The weakness was driven by a steep decline in the products business and slower deal wins, with total contract value at $1.9 billion, down 35% year-on-year. Nomura expects FY27 revenue growth of 1%–4%, with services growth at 1.5%–4.5%, and margin guidance remains steady at 17.5%–18.5%. It also flagged a 50 bps growth headwind from two clients and an additional 2%–3% revenue impact from AI-related deflation.

Motilal Oswal commentary 

Motilal Oswal has reaffirmed a ‘Buy’ rating with a target price of Rs. 1,650, implying about 34% upside, despite acknowledging weak quarterly performance. It expects FY27 revenue growth in the range of 1%–4%, with services growth at 1.5%–4.5%, supported by a diversified business mix. 

The brokerage highlighted HCL Tech’s strength in engineering and infrastructure services as a key buffer against demand softness. It also pointed to stable margins and strong cash generation as positives. While client-specific disruptions and early-stage AI-driven deflation remain near-term challenges, it believes the long-term structural growth story remains intact.

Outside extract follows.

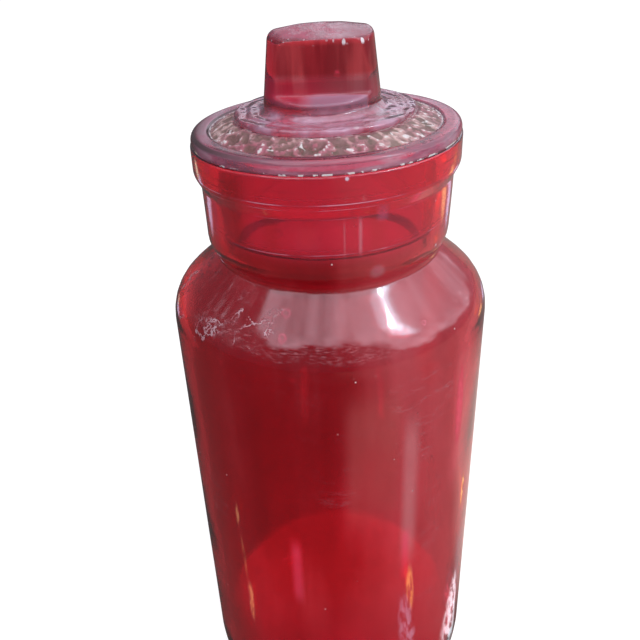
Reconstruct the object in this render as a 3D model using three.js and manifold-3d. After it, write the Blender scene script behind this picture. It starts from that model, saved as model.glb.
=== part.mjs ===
// A tall ruby glass jar with a stopper lid, in millimetres, +Z up.
// The origin is the middle of the base, on the surface that the jar stands on.
import * as THREE from "three";
import { mergeVertices } from "three/addons/utils/BufferGeometryUtils.js";
import Module from "manifold-3d";

const wasm = await Module();
wasm.setup();

// Jar, outside
const bodyRadius = 57.4;
const wallHeight = 190.6; // base to the level where the shoulder starts to turn in
const heelRadius = 23.3;
const shoulderRadius = 16;
const shoulderSlope = 41.3; // degrees above level, on the cone between shoulder and neck
const neckRadius = 42.8;
const neckDraw = 4; // how far the neck's foot is drawn in
const neckFootRadius = 14;
const neckTopDraw = 0.6; // the neck is this much narrower under the lip
const lipProud = 2.3; // lip beyond the neck's widest part
const lipHeight = 8.4;
const lipUnderHeight = 5; // the slope between neck and lip
const lipEdgeRadius = 1.4;

// Jar, inside and underneath
const wall = 4.2;
const neckWall = 4.8;
const floorThickness = 7;
const footRingWidth = 6.5;
const pushUp = 3; // hollow of the underside, which the floor inside follows

// Stopper: a hollow ground plug under a flange with a round bead
const seatDepth = 29.6; // length of the ground seat in the neck
const seatTaper = 0.03; // loss of radius for each millimetre down the seat
const plugClearance = 0.3; // beside the plug
const plugEndClearance = 0.3; // between the plug's end and the end of the seat
const plugWall = 3.6;
const plugEdgeRadius = 0.8;
const ceilingRadius = 3; // fillet inside the plug, under the top
const plugCeiling = 1.8; // hollow's ceiling above the lip
const flangeDraw = 0.4; // flange edge inside the lip's edge
const flangeEdgeHeight = 1.8;
const beadRadius = 2.8;
const troughDepth = 1.7; // below the bead's crest
const seatRise = 3.2; // the grip's seat above the trough's floor
const seatMargin = 0.5; // flat seat beyond the grip's foot

// Grip: a round tapered knob on a thin round foot, pressed flat on two sides
const footRadius = 30.7;
const footEdge = 1.5; // thickness at the foot's rim
const footRise = 0.8; // from the rim up to the fillet at the knob's root
const gripFillet = 2;
const gripRootRadius = 19.3;
const gripTopRadius = 16.8;
const gripHeight = 27.9; // underside of the foot to the crown
const gripEdgeRadius = 3.3;
const crownRise = 1.4;
const acrossFlats = 23.4;
const flatStart = 10.2; // underside of the foot to the lower end of the flats
const coveRadius = 2.4; // round between a flat and the ledge below it
const ledgeFall = 1.6; // the ledge falls outwards by this much

// Fineness of the faceted surfaces
const stepsAround = 48;
const degreesPerStep = 15;
const domeSteps = 3;
const coveSteps = 5;

// Levels that the pieces share
const tangent = Math.tan(THREE.MathUtils.degToRad(shoulderSlope));
const shoulderCentre = bodyRadius - shoulderRadius;
const shoulderTurn = 90 - shoulderSlope; // degrees of arc before the cone
const neckRootRadius = neckRadius - neckDraw;
const coneFoot = arcPoint(shoulderCentre, wallHeight, shoulderRadius, shoulderTurn);
const neckRoot = coneFoot.y + (coneFoot.x - neckRootRadius) * tangent;
const neckFootTurn = drawnAngle(neckFootRadius, neckDraw);
const seatEnd = neckRoot + neckFootRadius * Math.sin(THREE.MathUtils.degToRad(neckFootTurn));
const lipTop = seatEnd + seatDepth;
const mouthRadius = neckRadius - neckWall;
const lipRadius = neckRadius + lipProud;
const troughFloor = lipTop + flangeEdgeHeight + beadRadius - troughDepth;
const gripSeat = troughFloor + seatRise;

function arcPoint(centre, level, radius, degrees) {
  const angle = THREE.MathUtils.degToRad(degrees);
  return new THREE.Vector2(centre + radius * Math.cos(angle), level + radius * Math.sin(angle));
}

// Points of a round stretch of a profile, both ends included
function arc(centre, level, radius, from, to) {
  const steps = Math.max(1, Math.ceil(Math.abs(to - from) / degreesPerStep));
  const points = [];
  for (let i = 0; i <= steps; i++) {
    points.push(arcPoint(centre, level, radius, from + ((to - from) * i) / steps));
  }
  return points;
}

// Degrees that a round of this radius turns before it is drawn in by this much
function drawnAngle(radius, draw) {
  return THREE.MathUtils.radToDeg(Math.acos((radius - draw) / radius));
}

// Points of a shallow dome from its edge to its top on the axis
function dome(radius, rise, level) {
  const sphere = (radius * radius + rise * rise) / (2 * rise);
  const half = THREE.MathUtils.radToDeg(Math.asin(radius / sphere));
  const points = [];
  for (let i = 0; i < domeSteps; i++) {
    points.push(arcPoint(0, level + rise - sphere, sphere, 90 - half + (half * i) / domeSteps));
  }
  points.push(new THREE.Vector2(0, level + rise));
  return points;
}

function turned(profile) {
  const geometry = new THREE.LatheGeometry(profile, stepsAround);
  return geometry.rotateX(Math.PI / 2);
}

function point(radius, level) {
  return new THREE.Vector2(radius, level);
}

// Radius of the ground seat in the neck, which tapers downwards
function seatRadius(level) {
  return mouthRadius - seatTaper * (lipTop - level);
}

function jarBody() {
  const heelCentre = bodyRadius - heelRadius;
  const footRing = heelCentre - footRingWidth;
  const neckFootCentre = neckRadius - neckFootRadius;
  const neckTop = lipTop - lipHeight - lipUnderHeight;
  const outside = [
    ...dome(footRing, pushUp, 0).reverse(),
    ...arc(heelCentre, heelRadius, heelRadius, -90, 0),
    ...arc(shoulderCentre, wallHeight, shoulderRadius, 0, shoulderTurn),
    ...arc(neckFootCentre, seatEnd, neckFootRadius, -neckFootTurn, 0),
    point(neckRadius - neckTopDraw, neckTop),
    point(lipRadius, neckTop + lipUnderHeight),
    ...arc(lipRadius - lipEdgeRadius, lipTop - lipEdgeRadius, lipEdgeRadius, 0, 90),
  ];
  const innerFootRadius = neckFootRadius - neckWall;
  const innerFootCentre = seatRadius(seatEnd) - innerFootRadius;
  const throatRadius = neckRootRadius - neckWall;
  const throatTurn = drawnAngle(innerFootRadius, seatRadius(seatEnd) - throatRadius);
  const wallDrop = wall / Math.cos(THREE.MathUtils.degToRad(shoulderSlope));
  const innerHeelRadius = heelRadius - wall;
  const inside = [
    point(mouthRadius, lipTop),
    ...arc(innerFootCentre, seatEnd, innerFootRadius, 0, -throatTurn),
    point(throatRadius, neckRoot + (neckRootRadius - throatRadius) * tangent - wallDrop),
    ...arc(shoulderCentre, wallHeight, shoulderRadius - wall, shoulderTurn, 0),
    ...arc(heelCentre, floorThickness + innerHeelRadius, innerHeelRadius, 0, -90).slice(0, -1),
    ...dome(heelCentre, pushUp, floorThickness),
  ];
  return turned([...outside, ...inside]);
}

function lidStopper() {
  const plugEnd = seatEnd + plugEndClearance;
  const plugTopRadius = seatRadius(lipTop) - plugClearance;
  const plugEndRadius = seatRadius(plugEnd) - plugClearance;
  const ceiling = lipTop + plugCeiling;
  const hollowTop = plugTopRadius - plugWall;
  const hollowEnd = plugEndRadius - plugWall;
  const flangeRadius = lipRadius - flangeDraw;
  const beadCentre = flangeRadius - beadRadius;
  const beadLevel = lipTop + flangeEdgeHeight;
  const beadTurn = 90 + drawnAngle(beadRadius, troughDepth);
  return turned([
    point(0, ceiling),
    ...arc(hollowTop - ceilingRadius, ceiling - ceilingRadius, ceilingRadius, 90, 0),
    ...arc(hollowEnd + plugEdgeRadius, plugEnd + plugEdgeRadius, plugEdgeRadius, 180, 270),
    ...arc(plugEndRadius - plugEdgeRadius, plugEnd + plugEdgeRadius, plugEdgeRadius, 270, 360),
    point(plugTopRadius, lipTop),
    point(flangeRadius, lipTop),
    ...arc(beadCentre, beadLevel, beadRadius, 0, beadTurn),
    point(footRadius + seatMargin, gripSeat),
    point(0, gripSeat),
  ]);
}

function lidGrip() {
  const sideTop = gripSeat + gripHeight - crownRise - gripEdgeRadius;
  const rootLevel = gripSeat + footEdge + footRise;
  const crownRadius = gripTopRadius - gripEdgeRadius;
  const round = turned([
    point(0, gripSeat),
    point(footRadius - footEdge / 2, gripSeat),
    ...arc(footRadius - footEdge / 2, gripSeat + footEdge / 2, footEdge / 2, -90, 90).slice(1),
    ...arc(gripRootRadius + gripFillet, rootLevel + gripFillet, gripFillet, 270, 180),
    ...arc(crownRadius, sideTop, gripEdgeRadius, 0, 90).slice(0, -1),
    ...dome(crownRadius, crownRise, sideTop + gripEdgeRadius),
  ]);
  return solid(round).subtract(flatCutter(-1)).subtract(flatCutter(1));
}

// What is pressed away from one side of the grip; side is -1 for the front and 1 for the back
function flatCutter(side) {
  const half = acrossFlats / 2;
  const reach = gripRootRadius + gripFillet;
  const bottom = gripSeat + flatStart;
  const top = gripSeat + gripHeight + crownRise;
  const section = new THREE.Shape();
  section.moveTo(half, top);
  section.lineTo(half, bottom + coveRadius);
  section.absarc(half + coveRadius, bottom + coveRadius, coveRadius, Math.PI, 1.5 * Math.PI);
  section.lineTo(reach, bottom - ledgeFall);
  section.lineTo(reach, top);
  section.closePath();
  const cutter = new THREE.ExtrudeGeometry(section, {
    depth: 2 * reach,
    bevelEnabled: false,
    curveSegments: coveSteps,
  });
  cutter.translate(0, 0, -reach);
  cutter.rotateX(Math.PI / 2);
  cutter.rotateZ((side * Math.PI) / 2);
  return solid(cutter);
}

function solid(geometry) {
  const bare = geometry.clone();
  bare.deleteAttribute("normal");
  bare.deleteAttribute("uv");
  const merged = mergeVertices(bare);
  const index = Array.from(merged.index.array);
  const kept = [];
  for (let i = 0; i < index.length; i += 3) {
    const [a, b, c] = index.slice(i, i + 3);
    if (a !== b && b !== c && c !== a) {
      kept.push(a, b, c);
    }
  }
  const mesh = new wasm.Mesh({
    numProp: 3,
    vertProperties: Float32Array.from(merged.attributes.position.array),
    triVerts: Uint32Array.from(kept),
  });
  return new wasm.Manifold(mesh);
}

function surface(manifold) {
  const mesh = manifold.getMesh();
  const geometry = new THREE.BufferGeometry();
  geometry.setAttribute("position", new THREE.BufferAttribute(mesh.vertProperties, 3));
  geometry.setIndex(new THREE.BufferAttribute(mesh.triVerts, 1));
  return geometry;
}

function piece(name, geometry, color, roughness) {
  const material = new THREE.MeshStandardMaterial({ color, roughness, metalness: 0 });
  const mesh = new THREE.Mesh(geometry, material);
  mesh.name = name;
  return mesh;
}

const jar = new THREE.Group();
jar.add(piece("jar_body", jarBody(), 0x8f1a24, 0.06));

const lid = new THREE.Group();
lid.add(piece("lid_stopper", lidStopper(), 0x9c3a48, 0.1));
lid.add(piece("lid_grip", surface(lidGrip()), 0x8a1620, 0.06));

const object = new THREE.Group();
object.add(jar, lid);

export default object;
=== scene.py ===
import math
import bpy
from mathutils import Matrix, Vector, noise


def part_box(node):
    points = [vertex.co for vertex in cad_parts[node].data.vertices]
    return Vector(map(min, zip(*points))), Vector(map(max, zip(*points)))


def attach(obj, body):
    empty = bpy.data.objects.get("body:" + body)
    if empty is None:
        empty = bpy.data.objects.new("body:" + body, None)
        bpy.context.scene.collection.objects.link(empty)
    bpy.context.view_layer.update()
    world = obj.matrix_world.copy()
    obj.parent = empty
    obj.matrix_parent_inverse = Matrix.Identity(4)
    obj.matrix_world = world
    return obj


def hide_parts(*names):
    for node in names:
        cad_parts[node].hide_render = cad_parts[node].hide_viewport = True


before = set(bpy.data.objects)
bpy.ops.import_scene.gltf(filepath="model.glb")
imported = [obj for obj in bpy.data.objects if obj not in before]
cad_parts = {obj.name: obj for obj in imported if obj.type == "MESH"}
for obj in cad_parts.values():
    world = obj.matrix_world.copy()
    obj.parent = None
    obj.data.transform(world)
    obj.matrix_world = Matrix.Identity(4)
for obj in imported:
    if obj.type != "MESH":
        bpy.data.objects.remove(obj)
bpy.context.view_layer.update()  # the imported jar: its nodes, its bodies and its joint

mm = 0.001
scene = bpy.context.scene

# The photograph's viewpoint: close above the lid, looking down, leaning a little
view = {
    "place": (0.0, -242.4 * mm, 324.6 * mm),
    "lens": 41.3,
    "sensor": 36.0,
    "lookDown": 30.77,
    "turnRight": -0.8,
    "roll": 1.78,
}


def makeCamera():
    data = bpy.data.cameras.new("photoCamera")
    data.lens = view["lens"]
    data.sensor_width = view["sensor"]
    camera = bpy.data.objects.new("photoCamera", data)
    scene.collection.objects.link(camera)
    pitch = Matrix.Rotation(math.radians(90.0 - view["lookDown"]), 4, "X")
    turn = Matrix.Rotation(math.radians(-view["turnRight"]), 4, "Y")
    roll = Matrix.Rotation(math.radians(-view["roll"]), 4, "Z")
    camera.matrix_world = Matrix.Translation(view["place"]) @ pitch @ turn @ roll
    scene.camera = camera


makeCamera()
print("camera placed")

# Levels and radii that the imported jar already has
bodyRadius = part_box("jar_body")[1].x
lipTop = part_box("jar_body")[1].z
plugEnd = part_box("lid_stopper")[0].z
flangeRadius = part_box("lid_stopper")[1].x
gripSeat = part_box("lid_grip")[0].z
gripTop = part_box("lid_grip")[1].z
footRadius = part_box("lid_grip")[1].x
sameSpot = 0.001 * mm  # points closer than this are one point


def deselectAll():
    if bpy.context.object and bpy.context.object.mode != "OBJECT":
        bpy.ops.object.mode_set(mode="OBJECT")
    bpy.ops.object.select_all(action="DESELECT")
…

Elara Securities commentary 

Elara Securities has maintained a ‘Sell’ rating and lowered its target price to Rs. 1,200 from Rs. 1,270, implying about 3% downside. It highlighted an unusually weak quarter, with revenue declining 3.3% sequentially in constant currency, driven by discretionary cuts from two large telecom clients and the discontinuation of SAP programs in manufacturing and retail. 

The products segment also fell sharply by 28.1% sequentially, weighing on overall performance. Elara expects muted growth ahead, forecasting around 2.5% growth in FY27 and ~2% in FY28, along with earnings downgrades of 3%–5%. It believes sustained softness in discretionary spending and telecom weakness will continue to pressure results.

Jefferies commentary 

Jefferies has turned cautious on HCL Technologies, downgrading it to ‘Underperform’ with a target price of Rs. 1,165, indicating about 6% downside. It has reduced earnings estimates by 1%–2% and cut valuation multiples due to a weaker growth outlook, expecting only modest organic revenue growth ahead with FY27 likely at the lower end of guidance. 

The brokerage noted that both services and software segments disappointed in the March quarter, with a sharp decline in software revenue and services hit by telecom spending cuts. 

Key concerns include reduced IT budgets in manufacturing and retail, discretionary cuts from two major telecom clients, worsening European outlook due to geopolitical issues, and AI-led deflationary pressures. It also warned that weaker growth expectations could lead to valuation compression as the stock continues to trade at a premium.

Axis Securities commentary 

Axis Securities has downgraded HCL Technologies to a ‘Hold’ with a target price of Rs. 1,550, implying about 25% upside. It noted that the March quarter missed expectations across revenue, EBIT margin, and profit, with margin at 16.5%, declining both sequentially and year-on-year. 

Despite near-term pressures from discretionary spending cuts and client-specific issues, it remains positive on long-term prospects supported by deal wins and AI-led opportunities. The firm expects a gradual recovery as restructuring initiatives and AI implementation progress. It also highlighted an estimated 2%–3% impact from AI-related deflation as a key near-term headwind.

In conclusion, brokerages are clearly divided on HCL Technologies, reflecting uncertainty in the near-term outlook. Most of the weakness is linked to telecom client spending cuts, slower deal wins, and early signs of AI-driven pricing pressure. 

While some brokerages like Jefferies and Elara remain cautious or bearish, others such as Nomura and Motilal Oswal still see long-term upside driven by stable margins, strong engineering capabilities, and AI opportunities. Overall, the consensus suggests that the stock may remain under pressure in the short term, but long-term investors may still find value if growth stabilizes and demand improves.